There is a block along the Via Cola di Rienzo, in Rome, where trees
have been omitted in front of a public market, and that block is nowhere
near as pleasant an areas as the rest of the street. Along the Rablas,
in Barcelona, trees have been omitted for a distance near the lower
end, in front of the Theatre Principio, presumably to give presence
to the theater, and there are elaborate five-luminaire streetlights
instead. Trees would have been better, or both trees and lights.
Street trees, once established, are
able to take considerable abuse. But on the best streets, where the
trees make a major difference, they appear to be cares for. There seems
to be, on those streets, a long-continuing program for maintenance,
one based on an understanding of their importance. One assumes that
they were planted well in the first place.
Street trees are a high-priority
item on which to spend funds that could have a major environmental impact.
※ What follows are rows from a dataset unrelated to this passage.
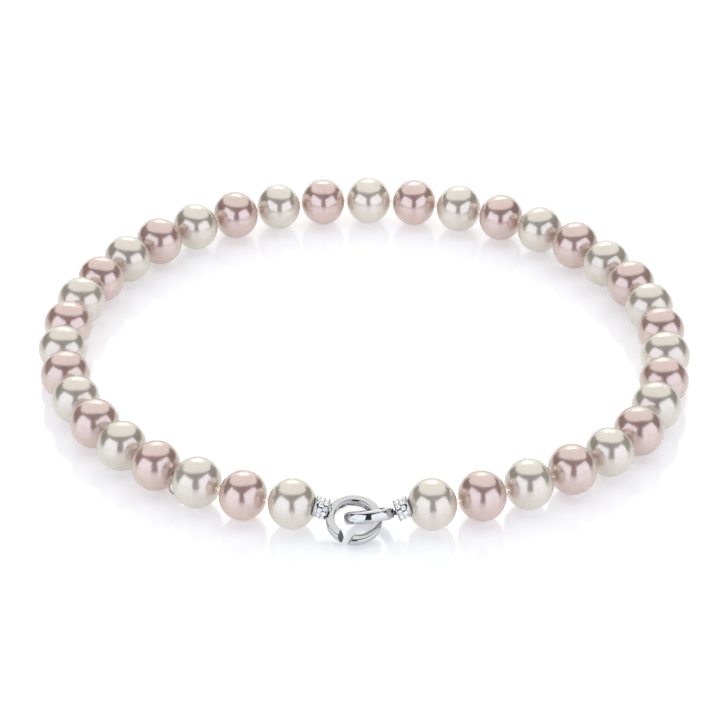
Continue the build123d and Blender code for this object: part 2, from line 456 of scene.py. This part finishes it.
def nacre(name, deep, body, light, sheen_colour):
    """Nacre: a cloudy, slightly translucent body under a soft mirror-like skin."""
    made, nodes, links, shader = material(name)
    coord = nodes.new("ShaderNodeTexCoord")
    info = nodes.new("ShaderNodeObjectInfo")
    shift = nodes.new("ShaderNodeVectorMath")
    shift.operation = "ADD"
    links.new(coord.outputs["Object"], shift.inputs[0])
    spread = nodes.new("ShaderNodeVectorMath")
    spread.operation = "SCALE"
    spread.inputs[0].default_value = (0.31, 0.17, 0.23)
    links.new(info.outputs["Random"], spread.inputs["Scale"])
    links.new(spread.outputs[0], shift.inputs[1])
    where = shift.outputs[0]
    # growth bands round the drill hole, broken up by cloud
    stretch = nodes.new("ShaderNodeMapping")
    stretch.inputs["Scale"].default_value = (1.0, 0.28, 0.28)
    links.new(where, stretch.inputs["Vector"])
    cloud = noise_node(nodes, links, stretch.outputs[0], 260, 4.0, 0.55, 0.6)
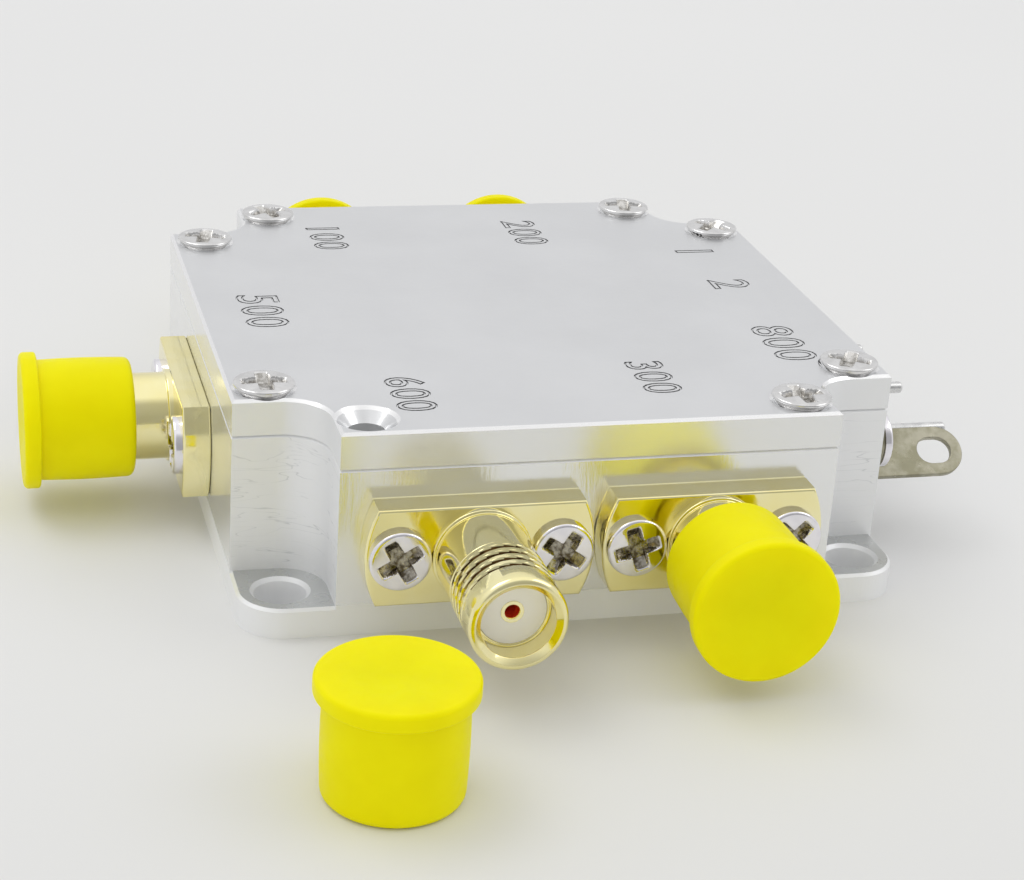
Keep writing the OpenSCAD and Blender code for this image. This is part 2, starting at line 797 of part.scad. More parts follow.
module copper_tracks() {
    color("goldenrod") {
        for (x = [0, 1], y = [0, 1]) mirror([x, 0, 0]) mirror([0, y, 0]) side_track();
        copper_box(-board_a, -track_w / 2, -block_cap_at - track_gap / 2, track_w / 2);
        copper_box(-block_cap_at + track_gap / 2, -track_w / 2, -track_end, track_w / 2);
        copper_box(-chip_pad, -chip_pad, chip_pad, chip_pad);
        for (k = FEEDS)
            translate([0, feed_at(k), 0])
                copper_box(board_a - feed_pad_l, -feed_pad_w / 2, board_a, feed_pad_w / 2);
    }
}

// A ridge of solder round a pin along X, from the copper to somewhat above the pin's axis
module solder_ridge(l, w, pin_r, pin_z) {
    top = pin_z + pin_r * solder_rise;
    difference() {
        translate([0, -w / 2, copper_z]) cube([l, w, top - copper_z]);
        translate([-eps, 0, pin_z]) rotate([0, 90, 0]) cylinder(r = pin_r, h = l + 2 * eps);
        for (s = [-1, 1])
            translate([-eps, s * w / 2, top + eps])
                rotate([0, 90, 0]) cylinder(r = w / 2 - pin_r, h = l + 2 * eps);
    }
}

module solder_joints() {
    color("gray") {
        for (i = [0:len(PORTS) - 1])
            at_port(i)
                translate([-wall_t - solder_pin_l + solder_end, 0, -jack_z])
                    solder_ridge(jack_solder_l, track_w, solder_pin_d / 2, jack_z);
        for (k = FEEDS)
            translate([board_a - solder_end - feed_solder_l, feed_at(k), 0])
                solder_ridge(feed_solder_l, feed_solder_w, feed_pin_d / 2, feed_z);
    }
}

module switch_chip() {
    color("dimgray")
    translate([-chip_w / 2, -chip_w / 2, copper_z]) cube([chip_w, chip_w, chip_h]);
}

// A chip part at the place p, resting on the height z
module chip_part(p, l, w, h, z) {
    translate([p[0] - l / 2, p[1] - w / 2, z]) cube([l, w, h]);
}

module blocking_capacitor(i) {
    inward = half - block_cap_at;
    color("peru")
    at_port(i)
        translate([0, 0, -jack_z])
            chip_part([-inward, 0], block_cap_l, block_cap_w, block_cap_w, copper_z);
}

module regulator() {
    color("dimgray")
    chip_part([control_x, regulator_y], regulator_w, regulator_l, regulator_h, board_top);
}

module bypass_capacitors() {
    color("peru")
    for (y = BYPASS_Y) chip_part([control_x, y], bypass_l, bypass_w, bypass_w, board_top);
}

module resistors() {
    color("black")
    for (y = RESISTOR_Y) chip_part([control_x, y], resistor_l, resistor_w, resistor_h, board_top);
}

housing();
lid();
lid_screws();
ground_lug();
lug_screw();
circuit_board();
board_screws();
copper_tracks();
solder_joints();
switch_chip();
regulator();
bypass_capacitors();
resistors();
for (i = [0:len(PORTS) - 1]) {
    jack_shell(i);
    jack_insulator(i);
    jack_contact(i);
    jack_screws(i);
    dust_cap(i);
    blocking_capacitor(i);
}
for (k = FEEDS) {
    feedthrough_bush(k);
    feedthrough_seal(k);
    feedthrough_pin(k);
}
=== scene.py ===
# Dresses the coaxial switch module for its picture: metal, caps, screws and numbers in finer
# form, then floor, light and camera. Constants are in millimetres, apart from those that are
# read from the frame or multiplied by MM, which are in metres.
import math

import bmesh
import bpy
from mathutils import Matrix, Vector


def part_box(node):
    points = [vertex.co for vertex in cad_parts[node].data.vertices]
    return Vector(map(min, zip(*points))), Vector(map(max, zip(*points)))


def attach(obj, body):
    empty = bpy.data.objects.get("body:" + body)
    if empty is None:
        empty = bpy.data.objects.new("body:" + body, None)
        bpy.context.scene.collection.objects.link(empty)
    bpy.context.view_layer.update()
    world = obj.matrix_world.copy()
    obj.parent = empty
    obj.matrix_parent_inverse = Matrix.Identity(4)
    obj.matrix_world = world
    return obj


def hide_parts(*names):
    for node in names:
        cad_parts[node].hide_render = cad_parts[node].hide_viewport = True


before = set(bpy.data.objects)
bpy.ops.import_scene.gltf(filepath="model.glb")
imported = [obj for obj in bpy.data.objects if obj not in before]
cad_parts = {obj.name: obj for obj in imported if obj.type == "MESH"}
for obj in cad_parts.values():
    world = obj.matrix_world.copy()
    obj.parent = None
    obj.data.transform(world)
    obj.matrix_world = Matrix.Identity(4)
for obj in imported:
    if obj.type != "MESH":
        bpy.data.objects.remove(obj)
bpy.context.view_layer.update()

MM = 0.001
TURN = 2 * math.pi

# Direction in which each jack faces
PORTS = {"1": (0, 1, 0), "2": (0, 1, 0), "3": (0, -1, 0), "4": (0, -1, 0), "common": (-1, 0, 0)}
FEEDS = ("1", "2", "3")


# Places read from the frame

def middle(node):
    low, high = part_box(node)
    return (Vector(low) + Vector(high)) / 2


def size(node):
    low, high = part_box(node)
    return Vector(high) - Vector(low)


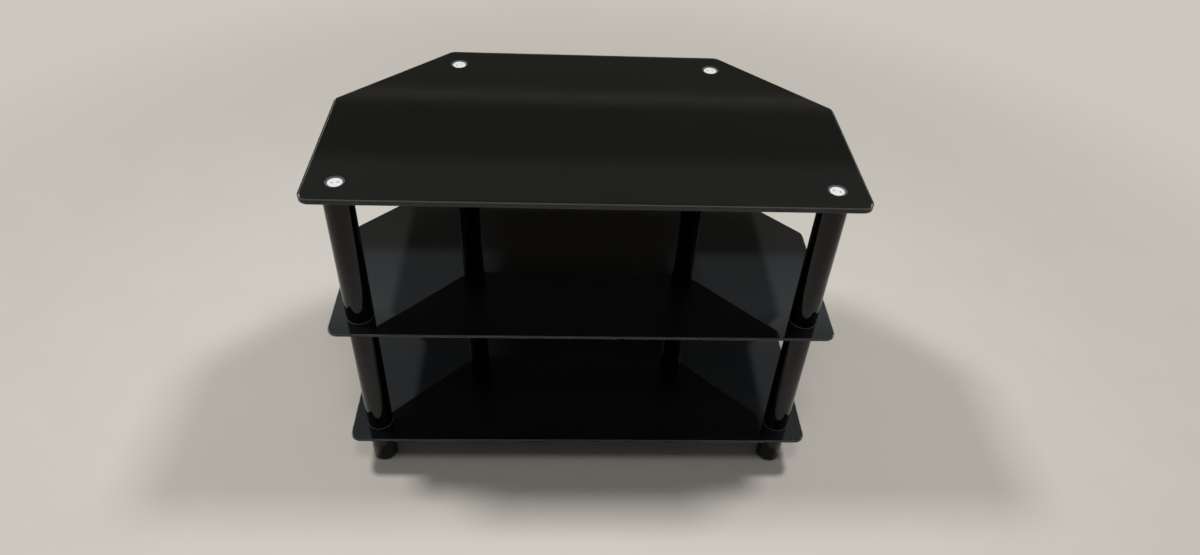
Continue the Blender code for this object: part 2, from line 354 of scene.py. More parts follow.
@dataclass(frozen=True)
class EnamelledGlass(Finish):
    """Toughened soda-lime glass with black ceramic enamel fired on below: a deep black mirror.

    Wiping leaves faint smears that soften the mirror in patches, dust lifts the black a little, a few bits
    of lint stay behind, and the toughening rollers leave a very long shallow wave.
    """

    haze: float                             # share of dust that lies everywhere
    enamel: str = "#040405"
    dust: str = "#8d9296"
    smear_mm: float = 70.0
    dust_mm: float = 1.0
    lint_mm: float = 16.0
    roller_mm: float = 240.0

    def wire(self, tree: Tree, place: Socket) -> Links:
        """Add dust, smears, lint and the roller wave.

        Args:
            tree: Node tree of the material.
            place: Socket with the point's place on the piece, in metres.

        Returns:
            What each socket of the shader gets.
        """
        cloth = add_node(tree, "Mapping", None, {
            "Vector": place, "Rotation": (0.0, 0.0, 0.5), "Scale": (1.0, 3.2, 1.0)})
        smears = add_node(tree, "TexNoise", None, {
            "Vector": cloth.outputs[0], "Scale": per_metre(self.smear_mm), "Detail": 5.0, "Roughness": 0.6})
        softness = add_node(tree, "MapRange", None, {
            "Value": smears.outputs[0], "From Min": 0.42, "From Max": 0.72, "To Min": 0.012, "To Max": 0.055})
        specks = add_node(tree, "TexNoise", None, {
            "Vector": place, "Scale": per_metre(self.dust_mm), "Detail": 2.0})
        settled = add_node(tree, "TexNoise", None, {
            "Vector": place, "Scale": per_metre(3 * self.smear_mm), "Detail": 3.0})
        grains = add_node(tree, "MapRange", None, {
            "Value": specks.outputs[0], "From Min": 0.45, "From Max": 0.85,
            "To Min": self.haze, "To Max": 2.0 * self.haze})
        film = add_node(tree, "MapRange", None, {
            "Value": settled.outputs[0], "From Min": 0.30, "From Max": 0.70, "To Min": 0.6, "To Max": 1.2})
        thin = add_node(tree, "Math", {"operation": "MULTIPLY"}, {
            0: grains.outputs[0], 1: film.outputs[0]})
        strands = add_node(tree, "TexNoise", None, {
            "Vector": cloth.outputs[0], "Scale": per_metre(self.lint_mm), "Detail": 5.0, "Roughness": 0.65})
        lint = add_node(tree, "MapRange", None, {
            "Value": strands.outputs[0], "From Min": 0.74, "From Max": 0.82,
            "To Min": 0.0, "To Max": 12.0 * self.haze})
        amount = add_node(tree, "Math", {"operation": "ADD"}, {
            0: thin.outputs[0], 1: lint.outputs[0]})
        colour = add_node(tree, "Mix", {"data_type": "RGBA"}, {
            0: amount.outputs[0], 6: linear(self.enamel), 7: linear(self.dust)})
        wave = add_node(tree, "TexNoise", None, {
            "Vector": place, "Scale": per_metre(self.roller_mm), "Detail": 0.0})
        bump = add_node(tree, "Bump", None, {
            "Height": wave.outputs[0], "Strength": 0.35, "Distance": 0.25 * MM})
        return {
            "Base Color": colour.outputs[2], "Roughness": softness.outputs[0], "Normal": bump.outputs[0],
            "IOR": 1.52}


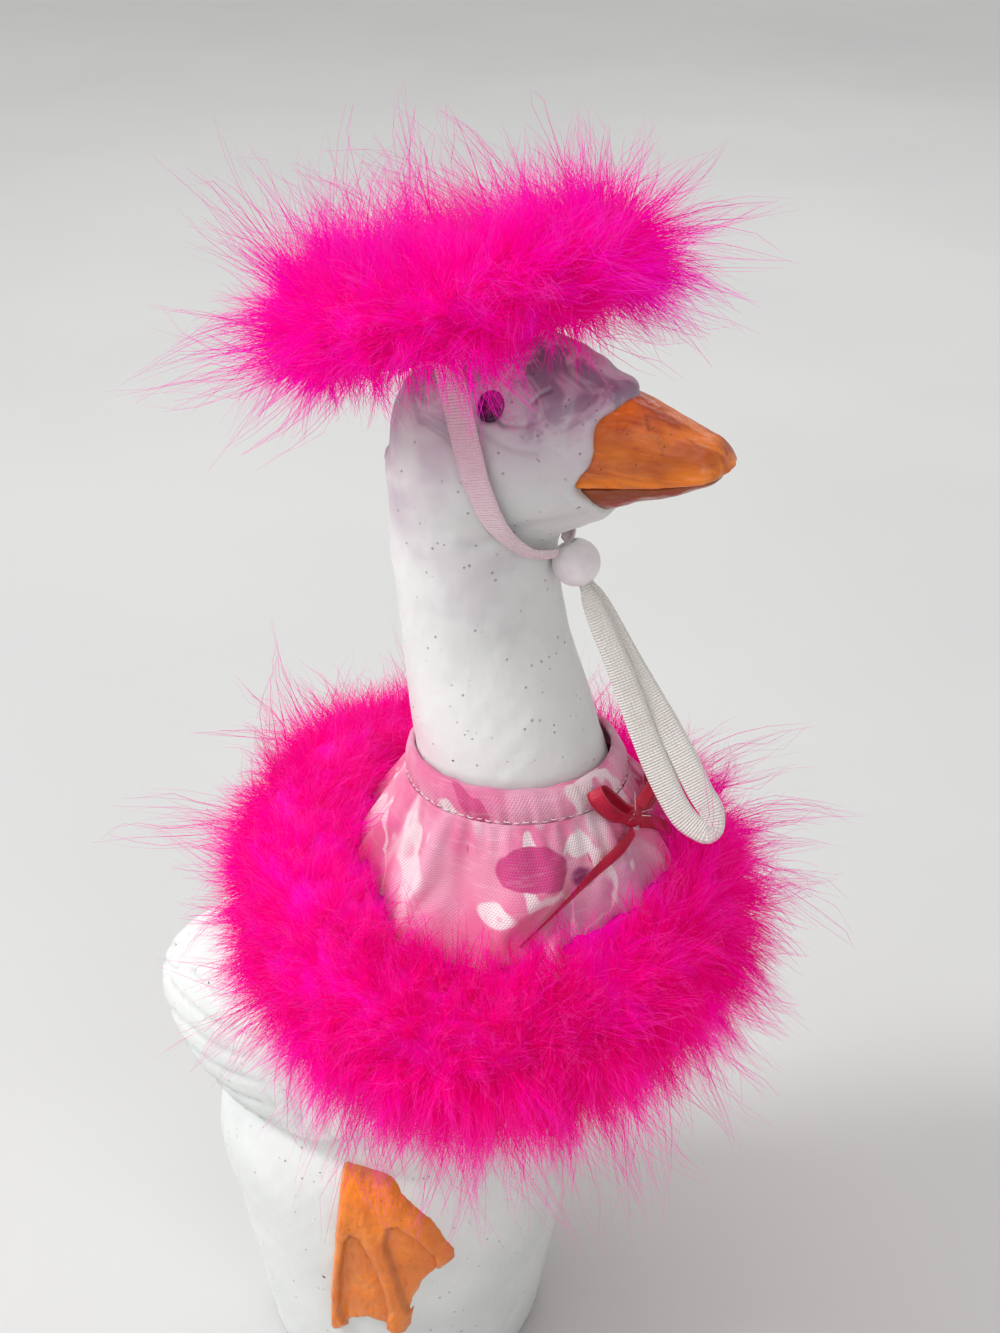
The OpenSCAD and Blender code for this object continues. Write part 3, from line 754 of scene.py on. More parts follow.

Absent a commitment to do them right and to maintain them well later,
the monies might as well not be spent. Done well and maintained well,
street trees are grand.
Beginnings and Endings
Every street starts and ends somewhere
and these locations are usually not too hard to fix. Perhaps in some
preserve way it is the obviousness of the observation that keeps this
form being an always present requirement for great streets. And yet,
though the entry to Rosslyn Place is marked ever so subtly by two wrought
iron gateposts, they are insignificant to that street's special character.
It does not seem reasonable that every great street has to have something
special, a physical thing, to mark its beginning or end, or that the
start or finish should be crucial to making it what it is. Nonetheless,
most great streets have notable starts and stops, not always fine, but
notable. It could be argued that, since they have to start and stop
somewhere, these points should be well designed.